Written instruction
Copy every line of the listing exactly.
━━━
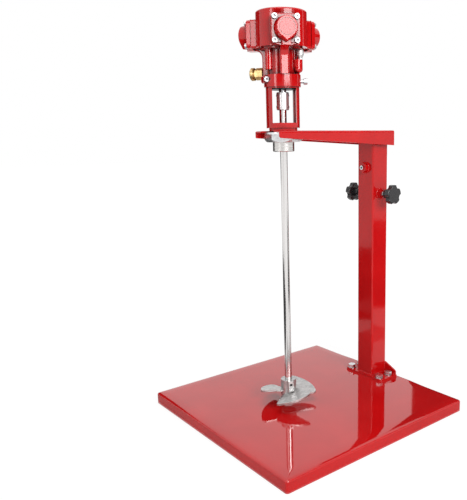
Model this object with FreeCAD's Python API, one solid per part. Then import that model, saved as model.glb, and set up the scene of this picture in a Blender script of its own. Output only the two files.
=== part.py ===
import FreeCAD, Part
import math
import os

# Pneumatic paint mixer on its stand, in millimetres.
# Origin at the middle of the base plate's underside, +Z up, +X towards the mast.
# The mixing rod stands on the other side of the middle, parallel to the mast.

# Base plate: a pan folded from sheet steel, open below
base_size = 400.0
base_height = 21.0
base_sheet = 2.0
base_edge_radius = 3.0
base_corner_radius = 5.0

# Mast: a square tube that holds a sliding square tube
mast_inset = 26.0
mast_width = 40.0
mast_wall = 2.0
slide_tube_wall = 2.0
slide_clearance = 0.3
slide_tube_length = 395.0
tube_corner_radius = 3.0

# Mast foot: a flange with two gussets, bolted to the base plate
foot_thickness = 4.0
foot_length = 100.0
foot_front_reach = 6.0
foot_corner_radius = 9.0
gusset_thickness = 3.0
gusset_height = 20.0
gusset_end_height = 9.0
gusset_end_inset = 1.5
gusset_corner = 3.0
foot_bolt_front = 2.0
foot_bolt_spacing = 25.0
foot_bolt_side = 38.0
bolt_radius = 4.0
bolt_hole_clearance = 0.3
bolt_head_flats = 13.0
bolt_head_height = 5.3
washer_radius = 8.0
washer_thickness = 1.6
bolt_nut_height = 6.5
bolt_end_reach = 2.5

# Clamp knobs and set screw of the mast
knob_drop = 115.0
set_screw_drop = 65.5
stud_radius = 4.0
running_gap = 0.05
body_gap = 0.3
weld_nut_flats = 17.0
weld_nut_height = 8.0
knob_radius = 18.0
knob_scallop_radius = 7.0
knob_scallop_place = 21.5
knob_lobes = 5
knob_thickness = 11.0
knob_hub_radius = 8.0
knob_hub_length = 12.0
knob_stand_off = 6.0
knob_edge_radius = 2.0
stud_grip = 16.0
set_screw_reach = 2.5
set_screw_socket_depth = 3.0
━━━
Output
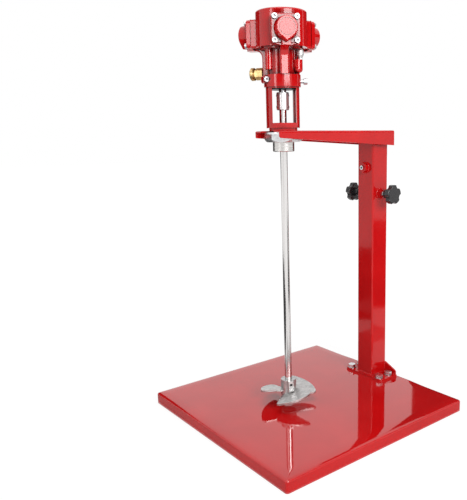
Model this object with FreeCAD's Python API, one solid per part. Then import that model, saved as model.glb, and set up the scene of this picture in a Blender script of its own. Output only the two files.
=== part.py ===
import FreeCAD, Part
import math
import os

# Pneumatic paint mixer on its stand, in millimetres.
# Origin at the middle of the base plate's underside, +Z up, +X towards the mast.
# The mixing rod stands on the other side of the middle, parallel to the mast.

# Base plate: a pan folded from sheet steel, open below
base_size = 400.0
base_height = 21.0
base_sheet = 2.0
base_edge_radius = 3.0
base_corner_radius = 5.0

# Mast: a square tube that holds a sliding square tube
mast_inset = 26.0
mast_width = 40.0
mast_wall = 2.0
slide_tube_wall = 2.0
slide_clearance = 0.3
slide_tube_length = 395.0
tube_corner_radius = 3.0

# Mast foot: a flange with two gussets, bolted to the base plate
foot_thickness = 4.0
foot_length = 100.0
foot_front_reach = 6.0
foot_corner_radius = 9.0
gusset_thickness = 3.0
gusset_height = 20.0
gusset_end_height = 9.0
gusset_end_inset = 1.5
gusset_corner = 3.0
foot_bolt_front = 2.0
foot_bolt_spacing = 25.0
foot_bolt_side = 38.0
bolt_radius = 4.0
bolt_hole_clearance = 0.3
bolt_head_flats = 13.0
bolt_head_height = 5.3
washer_radius = 8.0
washer_thickness = 1.6
bolt_nut_height = 6.5
bolt_end_reach = 2.5

# Clamp knobs and set screw of the mast
knob_drop = 115.0
set_screw_drop = 65.5
stud_radius = 4.0
running_gap = 0.05
body_gap = 0.3
weld_nut_flats = 17.0
weld_nut_height = 8.0
knob_radius = 18.0
knob_scallop_radius = 7.0
knob_scallop_place = 21.5
knob_lobes = 5
knob_thickness = 11.0
knob_hub_radius = 8.0
knob_hub_length = 12.0
knob_stand_off = 6.0
knob_edge_radius = 2.0
stud_grip = 16.0
set_screw_reach = 2.5
set_screw_socket_depth = 3.0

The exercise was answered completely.